Producer<String, byte[]> dlqProducer = ...; // Should be initialized carefully
// Add metadata about the failure
Headers headers = record.headers();
headers.add("x-dlq-exception-class", exception.getClass().getName().getBytes());
headers.add("x-dlq-exception-message", exception.getMessage().getBytes());
headers.add("x-dlq-original-topic", record.topic().getBytes());
dlqProducer.send(new ProducerRecord<>(
record.topic() + ".dlq",
null, // partitioner will decide
record.timestamp(),
record.key(),
record.valueAsBytes(), // Send raw bytes to avoid serialization issues
headers
));
}3. Consumer Timeouts and Retries
Problem: The paymentGateway is a network service. It might be temporarily unavailable, returning a 503 Service Unavailable error. Crashing the consumer is too drastic. We need a retry mechanism.
Solution: Implement an internal retry loop with exponential backoff. Crucially, differentiate between errors that are worth retrying (network issues, temporary outages) and those that are not (invalid credit card, schema validation failure).
// Inside PaymentProcessor.process()
int maxRetries = 3;
long initialBackoffMs = 100;
for (int attempt = 1; attempt <= maxRetries; attempt++) {
try {
PaymentResult result = paymentGateway.charge(...);
// ... process result and break loop
break;
} catch (PaymentGatewayTimeoutException e) {
if (attempt == maxRetries) {
// Retries exhausted, treat as a permanent failure for this saga step
PaymentFailed paymentFailed = buildPaymentFailedEvent(orderCreated, "Payment gateway timeout");
context.forward(new Record<>(...));
break;
}
// Wait and retry
Thread.sleep(initialBackoffMs * (long)Math.pow(2, attempt - 1));
} catch (InvalidCardException e) {
// Non-retryable business logic error
PaymentFailed paymentFailed = buildPaymentFailedEvent(orderCreated, "Invalid card details");
context.forward(new Record<>(...));
break;
}
}Note: Thread.sleep() is a simplistic approach.
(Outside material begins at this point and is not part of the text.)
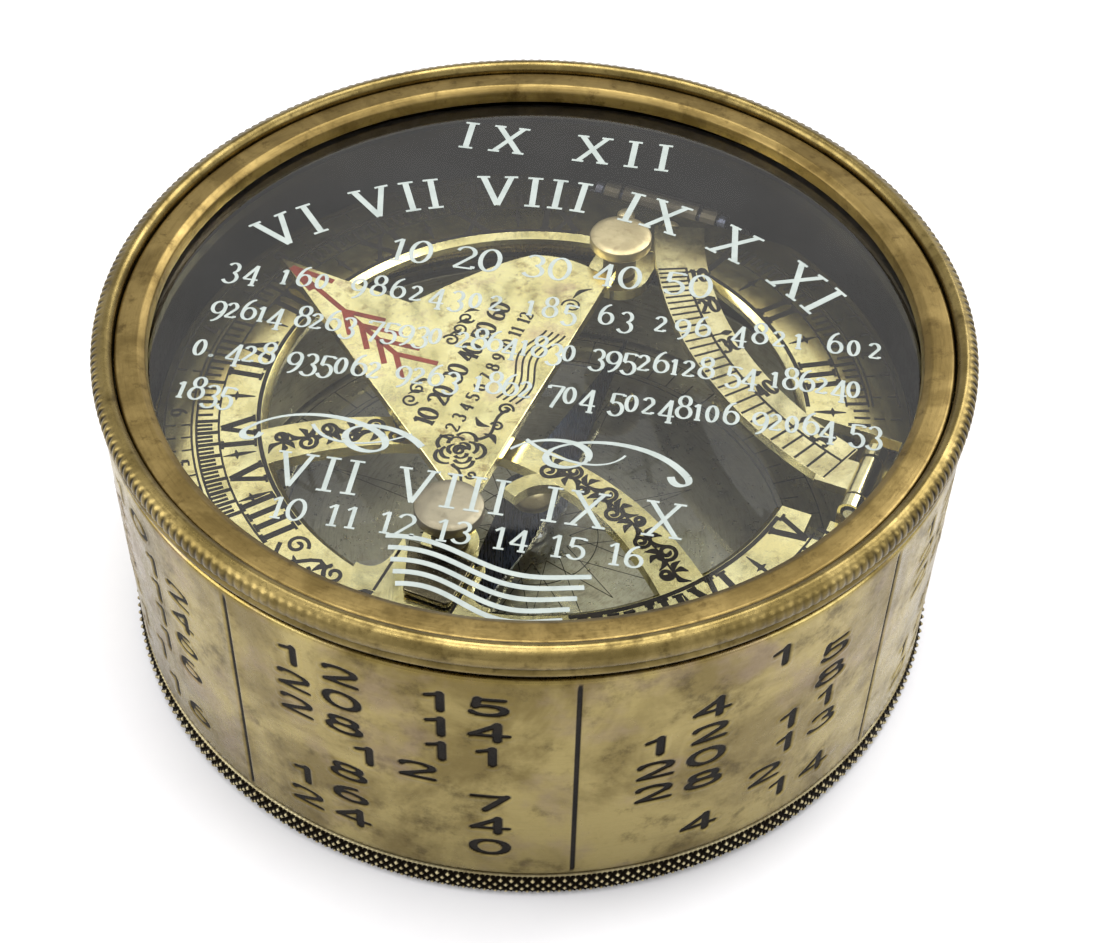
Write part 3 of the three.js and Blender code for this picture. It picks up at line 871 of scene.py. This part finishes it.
def make_plain_turnings():
    low, high = bottom("glass_retaining_ring"), top("glass_retaining_ring")
    outer = radius("glass_retaining_ring")
    inner = outer - 2.5
    outer += 0.2
    profile = [(inner, low), (outer, low), (outer, high - 0.12), (outer - 0.2, high), (inner + 0.75, high),
               (inner + 0.1, high - 0.45)]
    ring = turned("bezel_ring", rounded(profile, 0.14))
    finish_piece(ring, RING_BRASS, "lid", ["glass_retaining_ring"])
    low, high = bottom("compass_glass_ring"), top("compass_glass_ring")
    ring = turned("compass_bezel", rounded([(30.5, low), (32.2, low), (32.2, high), (31.2, high),
                                            (30.5, high - 0.6)], 0.15))
    finish_piece(ring, WALL_BRASS, "base", ["compass_glass_ring"])
    low, high = bottom("compass_scale_ring"), top("compass_scale_ring")
    profile = [(29.4, low), (32.2, low), (32.2, high), (30.4, high)]
    ring = turned("compass_scale_turned", rounded(profile, 0.2))
    finish_piece(ring, FLOOR_BRASS, "base", ["compass_scale_ring"])
    cap = turned("needle_cap_turned", rounded([(0.0, 8.7), (0.8, 7.7), (1.9, 7.7), (1.9, 9.0), (1.1, 9.9),
                                               (0.35, 10.1), (0.0, 10.1)], 0.2), 48)
    finish_piece(cap, SATIN_BRASS, "needle", ["needle_cap"])


# ---------------------------------------------------------------- compass
def make_compass_marks():
    z = top("compass_floor")
    marks = Strokes(on_dial(z), 0.02, 0.02)
    for r, half in ((28.6, 0.06), (25.2, 0.05), (24.6, 0.08), (6.4, 0.04)):
        marks.circle(r, half)
    for degree in range(0, 360, 5):
        marks.tick(25.2, 28.6 if degree % 10 == 0 else 27.0, degree, 0.07)
    for point in range(16):
        bearing = point * 22.5
        tip = 22.8 if point % 4 == 0 else 17.0 if point % 2 == 0 else 11.0
        for side in (-1, 1):
            marks.stroke([polar(tip, bearing), polar(3.6, bearing + side * 22.5)], 0.035)
    marks.piece("compass_floor_marks", BLACK, "base")


# ---------------------------------------------------------------- hour plate
STYLE_FOOT_N = -14.0              # where hour lines meet on the noon line
HOURS_EACH_SIDE = 8
AFTER_SIX = 11.6                  # degrees between the figures past six o'clock
FIGURE_MIDDLE_R = 26.7
PIVOT_R = 0.42                    # of the gnomon, as in the CAD model
MINUTES_R = (28.55, 30.55)
RINGS_END = 150                   # bearing at which the border circles stop, either side of the bar
NOTCH = (66, 99)                  # bearings between which they break for the latitude arc
FIGURE_NAMES = {1: "I", 2: "II", 3: "III", 4: "IIII", 5: "V", 6: "VI", 7: "VII", 8: "VIII",
                -1: "XI", -2: "X", -3: "IX", -4: "VIII", -5: "VII", -6: "VI", -7: "V", -8: "IIII"}
POST_NORTH_N = 20.6
POST_SOUTH_N = -18.0


def hour_bearing(hours, r):
    """Bearing from the dial's centre at which an hour line crosses the circle r."""
    side, h = math.copysign(1, hours), min(abs(hours), 6)
    turn = math.atan2(math.sin(LATITUDE) * math.sin(math.radians(15 * h)), math.cos(math.radians(15 * h)))
    dx, dy = math.sin(turn), math.cos(turn)
    along = -STYLE_FOOT_N * dy + math.sqrt(r * r - (STYLE_FOOT_N * dx) ** 2)
    bearing = math.degrees(math.atan2(dx * along, STYLE_FOOT_N + dy * along))
    return side * (bearing + AFTER_SIX * max(abs(hours) - 6, 0))


def arch_line(side):
    return bezier((-0.4 * side, -5.9), (7 * side, -5.9), (14.5 * side, -9.0), (20.8 * side, -15.6), steps=36)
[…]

In a high-throughput Kafka Streams application, this can block the processing thread. More advanced patterns involve re-queueing to a dedicated retry topic with a delay, but this adds significant complexity.
Performance and Scalability Considerations
* Partitioning is King: As stated before, partitioning by orderId is the single most important factor for both correctness and scalability. It allows Kafka to distribute the load for different orders across the entire cluster while keeping events for a single order on one consumer.
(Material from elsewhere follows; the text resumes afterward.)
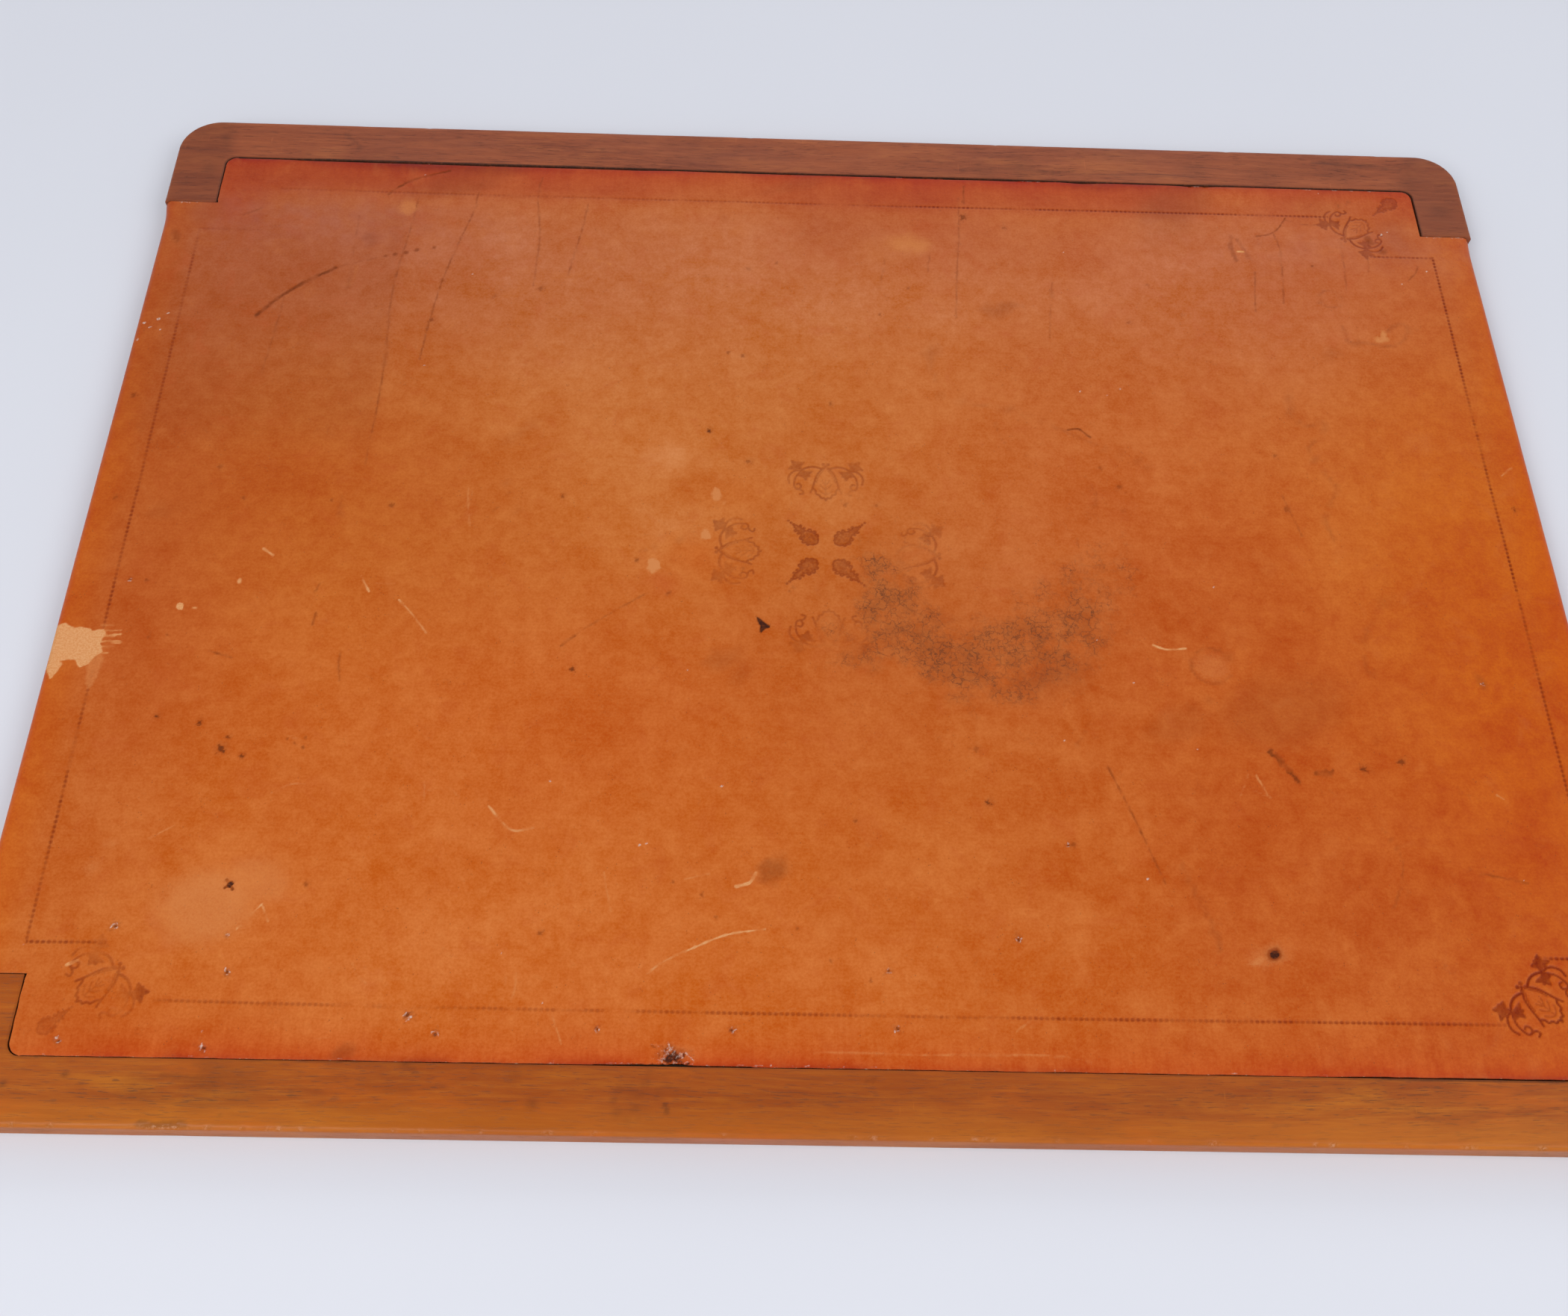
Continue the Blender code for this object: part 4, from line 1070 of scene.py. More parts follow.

* State Store Performance: RocksDB is highly performant for on-disk state, but it's still disk I/O. For idempotency checks that require the absolute lowest latency, an in-memory KeyValueStore can be used, but its state will be lost on restart (it will be rebuilt from the changelog topic, but this takes time). For most use cases, the persistent RocksDB store is the correct trade-off.
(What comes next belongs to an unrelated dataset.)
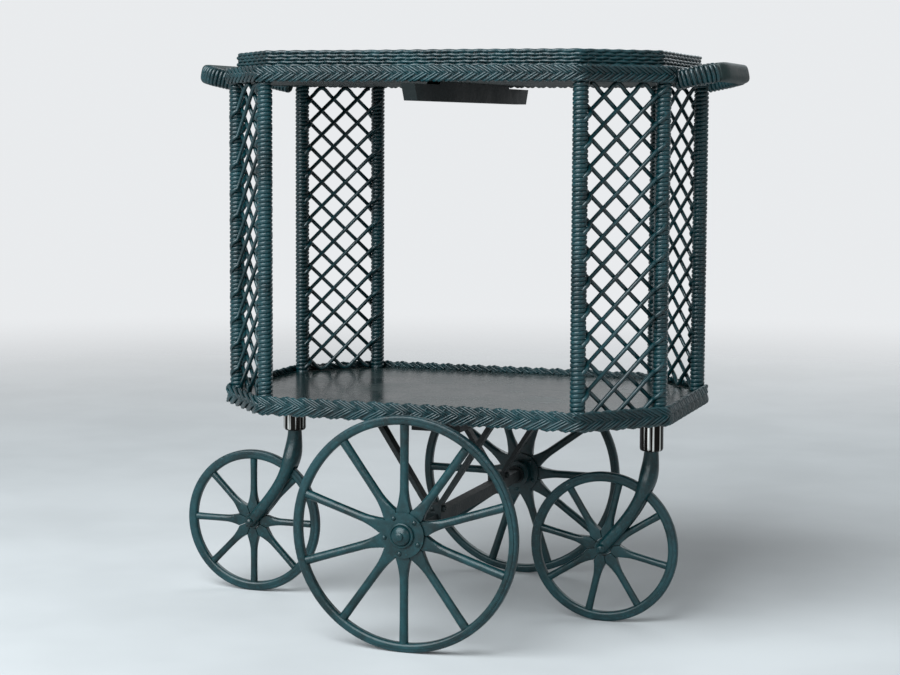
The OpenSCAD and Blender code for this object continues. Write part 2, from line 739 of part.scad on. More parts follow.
// Section at the share k of that line, with the half width w, moved on by the length on
function fork_ring(k, w, on = 0) = let (
    d = fork_way(k), c = fork_spot(k) + d * on, f = min(1, max(0, k - 0.05) / 0.23),
    t = neck_r + (fork_gap / 2 + prong_t - neck_r) * f * f * (3 - 2 * f)
) [for (p = oval(w, t, 0.5 * min(1, k / 0.4), 20)) [c[0] + d[1] * p[0], p[1], c[1] - d[0] * p[0]]];

// Fork: one forged piece, round at the neck, swollen at the crown and slotted for the wheel
module fork() {
    blade = 8.9;
    swell = 3.3;
    color(paint) difference() {
        union() {
            translate([0, 0, neck_z - 1]) cylinder(h = stem_l + 1, r = stem_r);
            loft(concat(
                [for (k = [0, 0.05, 0.1, 0.14, 0.18, 0.23, 0.29, 0.37, 0.47, 0.58, 0.71, 0.85, 1])
                    fork_ring(k, blade + swell * exp(-pow((k - 0.18) / 0.15, 2)))],
                [for (a = [25, 50, 70]) fork_ring(1, blade * cos(a), blade * sin(a))]));
        }
        translate([fork_tip[0], -fork_gap / 2, fork_tip[1]]) rotate([-90, 0, 0])
            cylinder(h = fork_gap, r = caster_r + 4, $fn = 96);
        translate([fork_tip[0], -60, fork_tip[1]]) rotate([-90, 0, 0])
            cylinder(h = 120, r = caster_bolt_r + bolt_gap / 2);
    }
}

module fork_bolt() {
    fork_w = fork_gap + 2 * prong_t;
    color(metal) translate([-caster_trail, 0, caster_r]) rotate([90, 0, 0]) {
        translate([0, 0, -fork_w / 2 - 6]) cylinder(h = fork_w + 6.1, r = caster_bolt_r);
        translate([0, 0, fork_w / 2 + 0.1]) dome(6, 4);
        difference() {
            translate([0, 0, -fork_w / 2 - 4.6]) cylinder(h = 4.5, r = 7.2, $fn = 6);
            translate([0, 0, -fork_w / 2 - 8]) cylinder(h = 10, r = caster_bolt_r - 0.5);
        }
    }
}

module stand_caster(s) {
    at_caster(s) translate([-caster_trail, 0, caster_r]) rotate([90, 0, 0]) children();
}

module caster_hub() {
    color(paint) translate([0, 0, -hub_half]) ring(caster_bolt_r + run_gap, caster_hub_r, 2 * hub_half);
}

module caster_spokes(turn) {
    color(paint) for (i = [0:caster_spokes_n - 1]) rotate([0, 0, turn + i * 360 / caster_spokes_n])
        spoke(caster_spokes_n, caster_hub_r + 0.6, 21, 45, caster_rim_in - 0.3, 11, caster_spoke_r);
}

module caster_rim_part() {
    color(paint) rim_ring(caster_rim_in, caster_r - caster_tyre[0] - 0.1, caster_rim[1]);
}

module caster_tyre_part() {
    color(tyre_paint) tyre_ring(caster_r - caster_tyre[0], caster_r, caster_tyre[1]);
}

centred() top_board();
centred() lower_board();
centred() top_braid();
centred() lower_braid();
centred() gallery_rows();
centred() gallery_stakes();
centred() top_batten();
centred() batten_screws();
centred() post(0);  // post_near_left
centred() post(1);  // post_near_right
centred() post(2);  // post_right_near
centred() post(3);  // post_right_far
centred() post(4);  // post_far_right
centred() post(5);  // post_far_left
centred() post(6);  // post_left_far
centred() post(7);  // post_left_near
centred() lattice(1);  // lattice_near_right
centred() lattice(3);  // lattice_far_right
centred() lattice(5);  // lattice_far_left
centred() mirror([1, 0, 0]) lattice(1);  // lattice_near_left
centred() handle();  // handle_right
centred() mirror([1, 0, 0]) handle();  // handle_left
centred() long_rails();
centred() caster_rails();
centred() bolster();
centred() axle();
centred() hanger(-1);  // hanger_near
centred() hanger(1);  // hanger_far
centred() saddle_blocks();
centred() hanger_bolts();
centred() axle_washers();
centred() axle_nuts();
centred() at_caster(1) socket();  // socket_right
centred() at_caster(-1) socket();  // socket_left
centred() stand_near() wheel_hub();  // near_hub
centred() stand_near() wheel_plates();  // near_plates
centred() stand_near() wheel_plate_bolts();  // near_plate_bolts
centred() stand_near() wheel_cap();  // near_cap
centred() stand_near() wheel_spokes(90);  // near_spokes
centred() stand_near() wheel_rim_part();  // near_rim
centred() stand_near() wheel_tyre_part();  // near_tyre
centred() stand_far() wheel_hub();  // far_hub
centred() stand_far() wheel_plates();  // far_plates
centred() stand_far() wheel_plate_bolts();  // far_plate_bolts
centred() stand_far() wheel_cap();  // far_cap
centred() stand_far() wheel_spokes(0);  // far_spokes
centred() stand_far() wheel_rim_part();  // far_rim
centred() stand_far() wheel_tyre_part();  // far_tyre
centred() at_caster(1) fork();  // right_fork
centred() at_caster(1) fork_bolt();  // right_fork_bolt
centred() stand_caster(1) caster_hub();  // right_caster_hub
centred() stand_caster(1) caster_spokes(-13);  // right_caster_spokes
centred() stand_caster(1) caster_rim_part();  // right_caster_rim
centred() stand_caster(1) caster_tyre_part();  // right_caster_tyre
centred() at_caster(-1) fork();  // left_fork
centred() at_caster(-1) fork_bolt();  // left_fork_bolt
centred() stand_caster(-1) caster_hub();  // left_caster_hub
centred() stand_caster(-1) caster_spokes(0);  // left_caster_spokes
centred() stand_caster(-1) caster_rim_part();  // left_caster_rim
centred() stand_caster(-1) caster_tyre_part();  // left_caster_tyre
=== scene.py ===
"""Looks of a painted wicker tea cart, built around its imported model.

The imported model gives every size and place. This script adds the reed work (borders, gallery,
lattice, wrapped posts and handles), the turned wheel spokes and every paint and metal finish.
All lengths are in metres in Blender; sizes written here are in millimetres and pass through MM.
"""

import logging
import math
import random
from bisect import bisect_right
from contextlib import contextmanager
from dataclasses import dataclass
from enum import Enum
from typing import Callable, Iterator, Sequence

import bpy
from mathutils import Matrix, Vector

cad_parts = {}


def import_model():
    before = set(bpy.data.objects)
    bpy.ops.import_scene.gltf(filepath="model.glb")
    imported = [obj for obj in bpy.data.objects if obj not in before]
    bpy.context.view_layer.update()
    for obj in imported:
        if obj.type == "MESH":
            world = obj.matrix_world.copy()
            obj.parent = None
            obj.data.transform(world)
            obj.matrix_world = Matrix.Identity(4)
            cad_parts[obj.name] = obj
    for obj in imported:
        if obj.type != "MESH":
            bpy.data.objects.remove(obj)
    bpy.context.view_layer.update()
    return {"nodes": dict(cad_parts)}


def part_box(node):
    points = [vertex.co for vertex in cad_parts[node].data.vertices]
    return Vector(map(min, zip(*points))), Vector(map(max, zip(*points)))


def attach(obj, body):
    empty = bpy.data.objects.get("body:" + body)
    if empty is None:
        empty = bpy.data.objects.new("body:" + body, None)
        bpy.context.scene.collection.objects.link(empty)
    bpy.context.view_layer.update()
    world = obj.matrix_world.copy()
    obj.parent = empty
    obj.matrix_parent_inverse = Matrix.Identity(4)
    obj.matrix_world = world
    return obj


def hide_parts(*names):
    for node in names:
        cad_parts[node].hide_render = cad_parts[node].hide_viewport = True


LOG = logging.getLogger("tea_cart")
MM = 0.001
TURN = 2 * math.pi
SEED = 7
DOUBLE = 1e-6  # distance within which vertices are merged, in metres
TINY = 1e-9  # keeps a division by no distance at all finite
REED_SIDES = 8

Point = tuple[float, float]
Spot = tuple[float, float, float]  # along, outwards, height
Colour = tuple[float, float, float]


class Signal:
    """A shader value with arithmetic: each operation adds one Math node."""

    def __init__(self, recipe: "Recipe", source: "bpy.types.NodeSocket | float") -> None:
        """Wraps a socket or a plain number.

        Args:
            recipe: The material recipe whose tree takes the new nodes.
            source: The socket or number that holds the value.
        """
        self.recipe = recipe
        self.source = source

    def _join(self, operation: str, first: object, second: object) -> "Signal":
        """Adds a Math node.

        Args:
            operation: The Math node's operation.
            first: Its first value.
            second: Its second value.

        Returns:
            The node's result.
        """
        return self.recipe.node("ShaderNodeMath", {"operation": operation}, {0: first, 1: second})

    def __add__(self, other: object) -> "Signal":
        """Returns the sum."""
        return self._join("ADD", self, other)

    __radd__ = __add__

    def __mul__(self, other: object) -> "Signal":
        """Returns the product."""
        return self._join("MULTIPLY", self, other)

    __rmul__ = __mul__

    def window(self, low: float, high: float, to_low: float = 0.0, to_high: float = 1.0) -> "Signal":
        """Maps a range smoothly onto another.

        Args:
            low: Value that gives to_low.
            high: Value that gives to_high.
            to_low: Result at and below low.
            to_high: Result at and above high.

        Returns:
            The mapped value.
        """
        return self.recipe.node(
            "ShaderNodeMapRange", {"interpolation_type": "SMOOTHSTEP"},
            {"Value": self, "From Min": low, "From Max": high, "To Min": to_low, "To Max": to_high})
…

* Consumer Group Scaling: The architecture is horizontally scalable by design. If the Payment Service is a bottleneck, simply launch more instances of the service. Kafka's consumer group protocol will automatically rebalance the topic partitions among the new instances, increasing overall throughput.
* Benchmarking Idempotency: The latency of your idempotency check is critical at scale.
* Local RocksDB: Sub-millisecond latency. The clear winner for performance.
* Remote Redis: 1-5ms latency, plus network overhead. Adds a point of failure.
* Remote RDBMS UNIQUE constraint: 5-20ms latency. Adds significant load to the database and couples the consumer to the DB schema.
For a high-throughput Saga, the built-in Kafka Streams state store is almost always the superior choice.
Conclusion: The Choreography Trade-Off
Saga Choreography using Kafka Streams is an incredibly powerful and scalable pattern for managing distributed transactions. It provides true loose coupling—services only need to know about events, not the other services that produce or consume them. This allows teams to evolve their services independently.
However, this power comes at the cost of complexity. The business logic, which was once explicit in an orchestrator, is now implicitly distributed across multiple event handlers. Visibility and debugging become challenging; understanding the current state of an order requires correlating events across several topics. Implementing robust idempotency, compensation logic, and handling a myriad of edge cases is non-trivial and requires disciplined engineering.
Choosing choreography is a significant architectural decision. It is best suited for workflows with a relatively small number of steps, where the loose coupling and scalability benefits outweigh the challenges of decentralized logic management. For long-running, complex processes with many potential branches, a Saga Orchestrator might still be the more manageable choice.